◆ **What to do**
Write out the whole listing exactly as it stands.

◆ **Data extract**
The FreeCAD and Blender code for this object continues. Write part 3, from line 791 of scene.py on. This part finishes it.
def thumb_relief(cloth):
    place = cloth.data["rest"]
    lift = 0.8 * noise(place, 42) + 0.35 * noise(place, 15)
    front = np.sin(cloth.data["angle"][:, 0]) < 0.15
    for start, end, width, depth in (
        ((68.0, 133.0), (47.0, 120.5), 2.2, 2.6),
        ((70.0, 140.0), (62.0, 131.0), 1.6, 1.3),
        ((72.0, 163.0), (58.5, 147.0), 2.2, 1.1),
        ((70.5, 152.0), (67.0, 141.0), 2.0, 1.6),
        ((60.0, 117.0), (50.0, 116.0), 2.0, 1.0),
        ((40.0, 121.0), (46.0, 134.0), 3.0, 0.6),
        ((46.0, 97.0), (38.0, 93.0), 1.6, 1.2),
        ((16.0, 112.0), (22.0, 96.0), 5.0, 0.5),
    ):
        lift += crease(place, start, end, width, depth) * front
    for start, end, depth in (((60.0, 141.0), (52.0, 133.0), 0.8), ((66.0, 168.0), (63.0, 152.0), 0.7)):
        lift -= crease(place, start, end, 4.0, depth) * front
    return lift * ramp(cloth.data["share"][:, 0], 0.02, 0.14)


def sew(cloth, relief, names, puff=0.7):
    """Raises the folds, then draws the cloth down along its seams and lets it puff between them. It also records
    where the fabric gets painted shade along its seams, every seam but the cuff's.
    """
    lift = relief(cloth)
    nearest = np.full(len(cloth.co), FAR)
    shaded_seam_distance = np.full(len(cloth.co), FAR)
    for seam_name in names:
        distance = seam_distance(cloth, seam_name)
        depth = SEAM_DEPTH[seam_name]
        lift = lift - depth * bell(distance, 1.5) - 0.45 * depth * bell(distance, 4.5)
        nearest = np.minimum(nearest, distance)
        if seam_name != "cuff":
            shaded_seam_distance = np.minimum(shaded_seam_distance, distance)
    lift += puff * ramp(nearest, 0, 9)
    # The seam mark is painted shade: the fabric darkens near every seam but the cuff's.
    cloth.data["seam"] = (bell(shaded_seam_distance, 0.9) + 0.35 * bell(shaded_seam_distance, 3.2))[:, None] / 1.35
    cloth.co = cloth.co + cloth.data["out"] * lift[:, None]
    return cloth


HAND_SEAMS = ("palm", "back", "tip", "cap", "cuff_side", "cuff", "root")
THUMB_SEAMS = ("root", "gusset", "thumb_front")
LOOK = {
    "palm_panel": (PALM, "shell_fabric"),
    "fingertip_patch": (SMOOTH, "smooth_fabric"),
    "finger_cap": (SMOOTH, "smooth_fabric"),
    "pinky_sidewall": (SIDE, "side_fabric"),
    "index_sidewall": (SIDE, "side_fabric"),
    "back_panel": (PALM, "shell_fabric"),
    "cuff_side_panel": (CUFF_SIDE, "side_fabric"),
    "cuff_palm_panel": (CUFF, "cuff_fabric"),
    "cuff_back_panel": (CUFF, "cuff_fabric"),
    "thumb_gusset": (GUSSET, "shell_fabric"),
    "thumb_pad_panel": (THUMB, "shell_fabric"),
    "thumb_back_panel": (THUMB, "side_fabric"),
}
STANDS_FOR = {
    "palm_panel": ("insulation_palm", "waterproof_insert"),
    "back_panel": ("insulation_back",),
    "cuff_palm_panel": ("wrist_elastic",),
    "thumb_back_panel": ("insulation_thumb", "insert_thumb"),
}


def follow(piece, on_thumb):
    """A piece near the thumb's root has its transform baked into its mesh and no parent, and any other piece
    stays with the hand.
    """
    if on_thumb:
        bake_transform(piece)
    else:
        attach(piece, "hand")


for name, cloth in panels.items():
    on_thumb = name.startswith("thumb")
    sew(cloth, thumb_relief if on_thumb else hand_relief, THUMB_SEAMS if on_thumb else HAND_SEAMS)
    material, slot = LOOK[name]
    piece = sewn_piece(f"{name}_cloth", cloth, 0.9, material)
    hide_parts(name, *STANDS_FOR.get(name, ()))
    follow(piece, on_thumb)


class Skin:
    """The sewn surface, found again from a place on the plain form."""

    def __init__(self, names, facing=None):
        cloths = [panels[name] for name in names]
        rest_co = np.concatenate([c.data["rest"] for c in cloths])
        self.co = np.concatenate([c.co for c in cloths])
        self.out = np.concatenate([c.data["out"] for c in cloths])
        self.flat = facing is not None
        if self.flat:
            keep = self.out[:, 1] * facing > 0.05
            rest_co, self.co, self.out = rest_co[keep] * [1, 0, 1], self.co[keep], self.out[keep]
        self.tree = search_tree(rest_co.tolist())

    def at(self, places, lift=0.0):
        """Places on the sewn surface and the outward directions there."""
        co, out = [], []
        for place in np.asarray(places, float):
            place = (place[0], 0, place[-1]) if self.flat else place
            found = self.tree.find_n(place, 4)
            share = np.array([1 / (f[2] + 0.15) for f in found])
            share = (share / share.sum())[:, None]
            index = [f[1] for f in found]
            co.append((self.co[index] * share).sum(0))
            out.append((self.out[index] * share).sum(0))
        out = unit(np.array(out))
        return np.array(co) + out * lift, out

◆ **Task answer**
The FreeCAD and Blender code for this object continues. Write part 3, from line 791 of scene.py on. This part finishes it.
def thumb_relief(cloth):
    place = cloth.data["rest"]
    lift = 0.8 * noise(place, 42) + 0.35 * noise(place, 15)
    front = np.sin(cloth.data["angle"][:, 0]) < 0.15
    for start, end, width, depth in (
        ((68.0, 133.0), (47.0, 120.5), 2.2, 2.6),
        ((70.0, 140.0), (62.0, 131.0), 1.6, 1.3),
        ((72.0, 163.0), (58.5, 147.0), 2.2, 1.1),
        ((70.5, 152.0), (67.0, 141.0), 2.0, 1.6),
        ((60.0, 117.0), (50.0, 116.0), 2.0, 1.0),
        ((40.0, 121.0), (46.0, 134.0), 3.0, 0.6),
        ((46.0, 97.0), (38.0, 93.0), 1.6, 1.2),
        ((16.0, 112.0), (22.0, 96.0), 5.0, 0.5),
    ):
        lift += crease(place, start, end, width, depth) * front
    for start, end, depth in (((60.0, 141.0), (52.0, 133.0), 0.8), ((66.0, 168.0), (63.0, 152.0), 0.7)):
        lift -= crease(place, start, end, 4.0, depth) * front
    return lift * ramp(cloth.data["share"][:, 0], 0.02, 0.14)


def sew(cloth, relief, names, puff=0.7):
    """Raises the folds, then draws the cloth down along its seams and lets it puff between them. It also records
    where the fabric gets painted shade along its seams, every seam but the cuff's.
    """
    lift = relief(cloth)
    nearest = np.full(len(cloth.co), FAR)
    shaded_seam_distance = np.full(len(cloth.co), FAR)
    for seam_name in names:
        distance = seam_distance(cloth, seam_name)
        depth = SEAM_DEPTH[seam_name]
        lift = lift - depth * bell(distance, 1.5) - 0.45 * depth * bell(distance, 4.5)
        nearest = np.minimum(nearest, distance)
        if seam_name != "cuff":
            shaded_seam_distance = np.minimum(shaded_seam_distance, distance)
    lift += puff * ramp(nearest, 0, 9)
    # The seam mark is painted shade: the fabric darkens near every seam but the cuff's.
    cloth.data["seam"] = (bell(shaded_seam_distance, 0.9) + 0.35 * bell(shaded_seam_distance, 3.2))[:, None] / 1.35
    cloth.co = cloth.co + cloth.data["out"] * lift[:, None]
    return cloth


HAND_SEAMS = ("palm", "back", "tip", "cap", "cuff_side", "cuff", "root")
THUMB_SEAMS = ("root", "gusset", "thumb_front")
LOOK = {
    "palm_panel": (PALM, "shell_fabric"),
    "fingertip_patch": (SMOOTH, "smooth_fabric"),
    "finger_cap": (SMOOTH, "smooth_fabric"),
    "pinky_sidewall": (SIDE, "side_fabric"),
    "index_sidewall": (SIDE, "side_fabric"),
    "back_panel": (PALM, "shell_fabric"),
    "cuff_side_panel": (CUFF_SIDE, "side_fabric"),
    "cuff_palm_panel": (CUFF, "cuff_fabric"),
    "cuff_back_panel": (CUFF, "cuff_fabric"),
    "thumb_gusset": (GUSSET, "shell_fabric"),
    "thumb_pad_panel": (THUMB, "shell_fabric"),
    "thumb_back_panel": (THUMB, "side_fabric"),
}
STANDS_FOR = {
    "palm_panel": ("insulation_palm", "waterproof_insert"),
    "back_panel": ("insulation_back",),
    "cuff_palm_panel": ("wrist_elastic",),
    "thumb_back_panel": ("insulation_thumb", "insert_thumb"),
}


def follow(piece, on_thumb):
    """A piece near the thumb's root has its transform baked into its mesh and no parent, and any other piece
    stays with the hand.
    """
    if on_thumb:
        bake_transform(piece)
    else:
        attach(piece, "hand")


for name, cloth in panels.items():
    on_thumb = name.startswith("thumb")
    sew(cloth, thumb_relief if on_thumb else hand_relief, THUMB_SEAMS if on_thumb else HAND_SEAMS)
    material, slot = LOOK[name]
    piece = sewn_piece(f"{name}_cloth", cloth, 0.9, material)
    hide_parts(name, *STANDS_FOR.get(name, ()))
    follow(piece, on_thumb)


class Skin:
    """The sewn surface, found again from a place on the plain form."""

    def __init__(self, names, facing=None):
        cloths = [panels[name] for name in names]
        rest_co = np.concatenate([c.data["rest"] for c in cloths])
        self.co = np.concatenate([c.co for c in cloths])
        self.out = np.concatenate([c.data["out"] for c in cloths])
        self.flat = facing is not None
        if self.flat:
            keep = self.out[:, 1] * facing > 0.05
            rest_co, self.co, self.out = rest_co[keep] * [1, 0, 1], self.co[keep], self.out[keep]
        self.tree = search_tree(rest_co.tolist())

    def at(self, places, lift=0.0):
        """Places on the sewn surface and the outward directions there."""
        co, out = [], []
        for place in np.asarray(places, float):
            place = (place[0], 0, place[-1]) if self.flat else place
            found = self.tree.find_n(place, 4)
            share = np.array([1 / (f[2] + 0.15) for f in found])
            share = (share / share.sum())[:, None]
            index = [f[1] for f in found]
            co.append((self.co[index] * share).sum(0))
            out.append((self.out[index] * share).sum(0))
        out = unit(np.array(out))
        return np.array(co) + out * lift, out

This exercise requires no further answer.